* _WHAT YOU ARE ASKED TO DO_
Up to and including the line containing "rivets and spacers", please reproduce the lines of the listing below, starting from the top.
Start of RECORDED INFORMATION
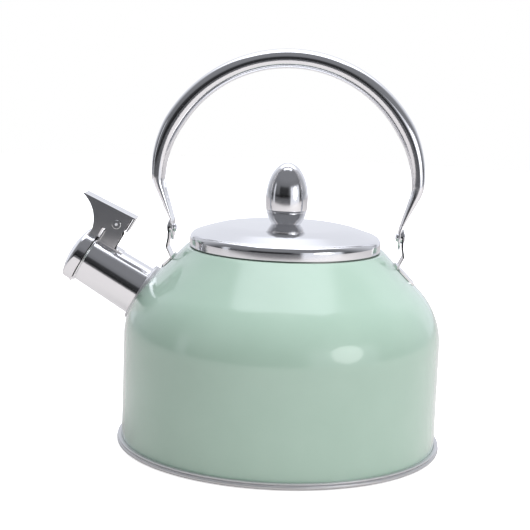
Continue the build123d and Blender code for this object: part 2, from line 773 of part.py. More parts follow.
with BuildPart() as bail_handle:
    top_start = (*arc_station(0, top_centre_height, bow_top_radius, -bow_corner), bow_thickness)
    with BuildSketch(station_plane(*top_start[:2])):
        RectangleRounded(bow_width, bow_thickness, bow_rounding)
        RectangleRounded(
            bow_width - 2 * bow_wall,
            bow_thickness - 2 * bow_wall,
            bow_rounding - bow_wall,
            mode=Mode.SUBTRACT,
        )
        with Locations((0, -bow_thickness / 2)):
            Rectangle(seam_slot, bow_thickness, mode=Mode.SUBTRACT)
    revolve(axis=Axis(origin=(0, 0, top_centre_height), direction=(0, 1, 0)), revolution_arc=2 * bow_corner)
    loft([bow_section(station, 0) for station in stations], ruled=True)
    hollow = [bow_section(station, bow_wall) for station in stations[:hollow_stations]]
    loft(hollow, ruled=True, mode=Mode.SUBTRACT)
    ankle_axis = Axis(origin=(tab_span + ankle_radius, 0, ankle_end[1]), direction=(0, -1, 0))
    with BuildSketch(station_plane(ankle_start, limb_direction)):
        Rectangle(2 * tab_radius, tab_sheet)
    revolve(axis=ankle_axis, revolution_arc=bow_lean)
    with BuildSketch(Plane.YZ.offset(tab_span - tab_sheet / 2)):
        with Locations((0, pivot_height)):
            Circle(tab_radius)
        with Locations((0, (pivot_height + ankle_end[1]) / 2)):
            Rectangle(2 * tab_radius, ankle_end[1] - pivot_height)
        with Locations((0, pivot_height)):
            Circle(rivet_radius + running_fit, mode=Mode.SUBTRACT)
    extrude(amount=tab_sheet)
    mirror(about=Plane.YZ)
bail_handle.part.label = "bail_handle"
export_step(bail_handle.part, "parts/bail_handle.step")

# ---------------------------------------------------------------- ears, rivets and spacers


def rivet_circle(span, side, radius):
    """Circle about the rivet's axis on a plane across it, facing outwards."""
    outward = Plane(origin=(side * span, 0, pivot_height), x_dir=(0, 1, 0), z_dir=(side, 0, 0))
    with BuildSketch(outward) as section:
        Circle(radius)
    return section.sketch


button_span = tab_span - tab_sheet / 2 - side_gap
button_radius = rivet_radius + rivet_button_proud
head_radius = rivet_radius + rivet_head_proud
ear_outside = ear_span + ear_sheet / 2
spacer_span = ear_span - ear_sheet / 2 - spacer_height

for side, end in ((-1, "left"), (1, "right")):
    foot_reach = tab_span + (foot_length_left if side < 0 else foot_length_right)
    with BuildPart() as ear:
        revolve(body_section(-ear_sheet), axis=Axis.Z)
        foot_start = ear_foot_span - ear_sheet
        with BuildSketch(Plane.XY.offset(wall_height)):
            with Locations((side * (foot_start + foot_reach) / 2, 0)):
                RectangleRounded(foot_reach - foot_start, ear_width, foot_corner)
        extrude(amount=ledge_height, mode=Mode.INTERSECT)
        ear_line = [
            (ear_span, pivot_height + ear_boss_radius),
            (ear_span, pivot_height - ear_upright),
            (ear_span + ear_flare, pivot_height - ear_knee_drop),
            (ear_foot_span, wall_height + shoulder_radius),
        ]
        with BuildSketch(Plane.XZ):
            with BuildLine():
                near = [(side * (x - ear_sheet / 2), z) for x, z in ear_line]
                far = [(side * (x + ear_sheet / 2), z) for x, z in ear_line]
                Polyline(*near, *reversed(far), close=True)
            make_face()
        extrude(amount=ear_width / 2, both=True)
        with BuildSketch(Plane.YZ):
            with BuildLine():
                Polyline(
                    (ear_boss_radius, pivot_height),
                    (-ear_boss_radius, pivot_height),
                    (-ear_width / 2, pivot_height - ear_knee_drop),
                    (-ear_width / 2, 0),
                    (ear_width / 2, 0),
                    (ear_width / 2, pivot_height - ear_knee_drop),
                    close=True,
                )
            make_face()
            with Locations((0, pivot_height)):
                Circle(ear_boss_radius)
                Circle(rivet_radius, mode=Mode.SUBTRACT)
        extrude(amount=side * 2 * body_radius, mode=Mode.INTERSECT)
        revolve(body_section(0), axis=Axis.Z, mode=Mode.SUBTRACT)
    ear.part.label = "ear_" + end
    export_step(ear.part, "parts/ear_" + end + ".step")

    with BuildPart() as rivet:
        extrude(rivet_circle(button_span - rivet_button, side, button_radius), amount=rivet_button)
        extrude(rivet_circle(button_span, side, rivet_radius), amount=ear_outside - button_span)
        extrude(rivet_circle(ear_outside, side, head_radius), amount=rivet_head)
        rims = rivet.edges().filter_by(GeomType.CIRCLE).group_by(Axis.X)
        fillet(rims[0] + rims[-1], rivet_rounding)
    rivet.part.label = "rivet_" + end
    export_step(rivet.part, "parts/rivet_" + end + ".step")

    with BuildPart() as spacer:
        extrude(rivet_circle(spacer_span, side, rivet_radius + spacer_wall), amount=spacer_height)
        extrude(rivet_circle(spacer_span, side, rivet_radius), amount=spacer_height, mode=Mode.SUBTRACT)
    spacer.part.label = "spacer_" + end
    export_step(spacer.part, "parts/spacer_" + end + ".step")
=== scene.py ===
"""Looks of a stovetop whistling kettle, laid out as an add-on and run as a script.

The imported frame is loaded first. Each operator makes one piece, or one group of like pieces,
as a surface worked out with numpy, and gives it its finish. Lengths are in metres.
"""

import json
from functools import partial

import bpy
import numpy as np
from bpy.props import FloatProperty, FloatVectorProperty, IntProperty, PointerProperty
from bpy.types import Operator, Panel, PropertyGroup
from mathutils import Matrix, Vector


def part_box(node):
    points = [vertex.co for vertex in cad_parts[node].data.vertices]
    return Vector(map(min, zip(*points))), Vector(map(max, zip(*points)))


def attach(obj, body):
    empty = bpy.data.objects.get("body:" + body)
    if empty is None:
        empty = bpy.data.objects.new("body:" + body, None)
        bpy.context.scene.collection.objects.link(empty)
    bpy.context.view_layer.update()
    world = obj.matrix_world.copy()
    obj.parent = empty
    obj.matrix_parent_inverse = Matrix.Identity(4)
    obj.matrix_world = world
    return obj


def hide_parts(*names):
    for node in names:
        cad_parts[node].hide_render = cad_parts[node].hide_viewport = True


bl_info = {
    "name": "Whistling Kettle",
    "version": (1, 0, 0),
    "blender": (4, 5, 0),
    "location": "3D View > Sidebar > Kettle",
    "description": "Makes the enamelled body, polished fittings and studio of a stovetop kettle",
    "category": "Add Mesh",
}

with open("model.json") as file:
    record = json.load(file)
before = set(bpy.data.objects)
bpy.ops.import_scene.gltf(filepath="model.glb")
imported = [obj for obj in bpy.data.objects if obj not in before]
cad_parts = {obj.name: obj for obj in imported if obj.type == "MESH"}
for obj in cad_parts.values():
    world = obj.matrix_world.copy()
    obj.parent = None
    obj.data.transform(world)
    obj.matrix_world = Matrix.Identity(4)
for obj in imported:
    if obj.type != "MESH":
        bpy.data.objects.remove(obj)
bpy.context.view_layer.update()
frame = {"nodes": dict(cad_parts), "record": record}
MM = 0.001

BODY_LOW, BODY_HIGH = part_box("body_shell")
PAN_LOW, PAN_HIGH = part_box("bottom_pan")
LID_LOW, LID_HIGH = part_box("lid_cover")
COLLAR_LOW, COLLAR_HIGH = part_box("knob_collar")
KNOB_LOW, KNOB_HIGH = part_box("knob_shell")
BOW_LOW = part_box("bail_handle")[0]

# Longest straight run on each profile, and steps round the small turned pieces
BODY_STEP, PAN_STEP, LID_STEP, FINE_STEP = 2.5 * MM, 8.0 * MM, 3.0 * MM, 2.0 * MM
KNOB_STEPS, SPOUT_STEPS, RIVET_STEPS = 128, 160, 48
CONE_SLOPE = np.radians(45.0)


# ---------------------------------------------------------------- sizes, colours and studio settings


def length(name, text, default):
    """A length property in metres."""
    return FloatProperty(name=name, description=text, default=default, precision=5, unit="LENGTH")


def turning(name, text, default):
    """An angle property in radians."""
    return FloatProperty(name=name, description=text, default=default, precision=4, unit="ROTATION")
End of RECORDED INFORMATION
* _FULL RESPONSE_
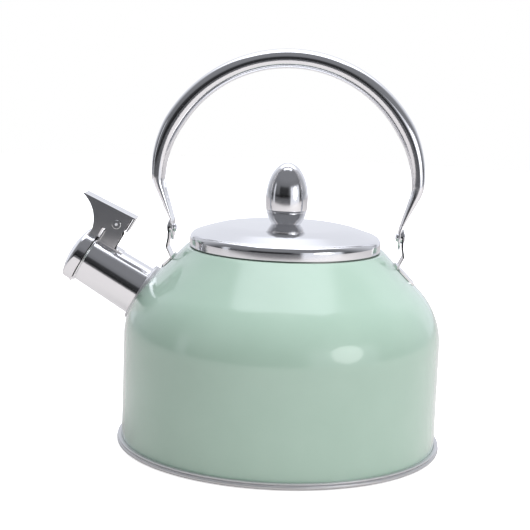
Continue the build123d and Blender code for this object: part 2, from line 773 of part.py. More parts follow.
with BuildPart() as bail_handle:
    top_start = (*arc_station(0, top_centre_height, bow_top_radius, -bow_corner), bow_thickness)
    with BuildSketch(station_plane(*top_start[:2])):
        RectangleRounded(bow_width, bow_thickness, bow_rounding)
        RectangleRounded(
            bow_width - 2 * bow_wall,
            bow_thickness - 2 * bow_wall,
            bow_rounding - bow_wall,
            mode=Mode.SUBTRACT,
        )
        with Locations((0, -bow_thickness / 2)):
            Rectangle(seam_slot, bow_thickness, mode=Mode.SUBTRACT)
    revolve(axis=Axis(origin=(0, 0, top_centre_height), direction=(0, 1, 0)), revolution_arc=2 * bow_corner)
    loft([bow_section(station, 0) for station in stations], ruled=True)
    hollow = [bow_section(station, bow_wall) for station in stations[:hollow_stations]]
    loft(hollow, ruled=True, mode=Mode.SUBTRACT)
    ankle_axis = Axis(origin=(tab_span + ankle_radius, 0, ankle_end[1]), direction=(0, -1, 0))
    with BuildSketch(station_plane(ankle_start, limb_direction)):
        Rectangle(2 * tab_radius, tab_sheet)
    revolve(axis=ankle_axis, revolution_arc=bow_lean)
    with BuildSketch(Plane.YZ.offset(tab_span - tab_sheet / 2)):
        with Locations((0, pivot_height)):
            Circle(tab_radius)
        with Locations((0, (pivot_height + ankle_end[1]) / 2)):
            Rectangle(2 * tab_radius, ankle_end[1] - pivot_height)
        with Locations((0, pivot_height)):
            Circle(rivet_radius + running_fit, mode=Mode.SUBTRACT)
    extrude(amount=tab_sheet)
    mirror(about=Plane.YZ)
bail_handle.part.label = "bail_handle"
export_step(bail_handle.part, "parts/bail_handle.step")

# ---------------------------------------------------------------- ears, rivets and spacers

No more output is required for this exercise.